Stupro di gruppo: si torna di nuovo in Cassazione

Così ha deciso la terza sezione della Corte d’Appello di Milano, che ieri ha reso note le motivazioni della sentenza

La sede della Cassazione

La sede della Cassazione

Lecco, 4 maggio 2016  Per la terza volta si tornerà in Cassazione. Così ha deciso la terza sezione della Corte d’Appello di Milano, che ieri ha reso note le motivazioni della sentenza sul presunto stupro di gruppo avvenuto la notte del 6 marzo 2005, su una spiaggetta. Per i giudici la presunta vittima, Vanessa (allora minorenne), non risulta credibile perchè la sua versione dei fatti - cioè che quei quattro giovani con la scusa di darle un passaggio a casa l’avevano stuprata su una spiaggetta sotto la Provinciale 72, tra Dervio e Colico - è contradditoria e non avvalorata dalle prove fattuali.

I quattro imputati - i cugini Mattia e Daniel Fontanini, Marco Grigi e Manuel Pedrazzoli - devono quindi essere assolti. «Le motivazioni della sentenza - spiegano gli avvocati Michele Cervati e Laura Redaelli, difensori di Grigi e Pedrazzoli - confermano quanto stabilito la sentenza di primo grado emessa dal giudice Paolo Salvatore nel dicembre 2009. Una bella notizia per i nostri assistiti che in tutti questi anni hanno dovuto convivere con la pesante etichetta di stupratori». Eppure il procedimento «fiume» non è destinato a concludersi con questa sentenza perchè il difensore della presunta vittimna annuncia sin da ora la volontà di impugnare la sentenza e tornare in Cassazione. Per la terza volta. «La valutazione di questa sezione della Corte d’Appello - ha spiegato l’avvocato Fabrizio Consoloni - si pone in netto e palese contrasto su quanto ritenuto in precedenza da due altre sezioni di Corte d’appello di Milano, che invece hanno ritenuto del tutto credibile e attendibile la minore e responsabili gli imputati. Non posso che rivolgermi al Supremo collegio».
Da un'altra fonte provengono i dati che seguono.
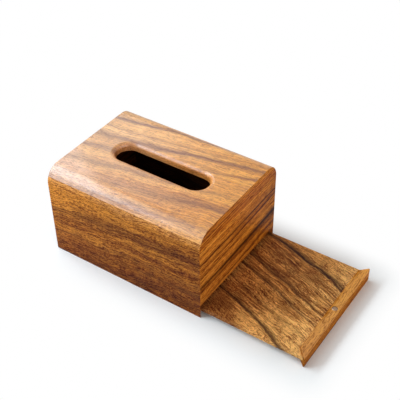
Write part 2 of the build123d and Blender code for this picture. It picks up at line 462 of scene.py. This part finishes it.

Il processo «fiume» dunque tornerà in Cassazione, che però non potrà entrare nel merito della vicenda ma dovrà attenersi a questioni di diritto. Resta il fatto che a più di dieci anni non c’è ancora una verità giuridica su quanto accaduto quella notte. Si è ancora in un limbo che non fa bene a nessuno: alla presunta vittima e al presunto branco che l’avrebbe posseduta in una notte di violenze. Storture di un sistema giudiziario che qualche pecca ce l’ha.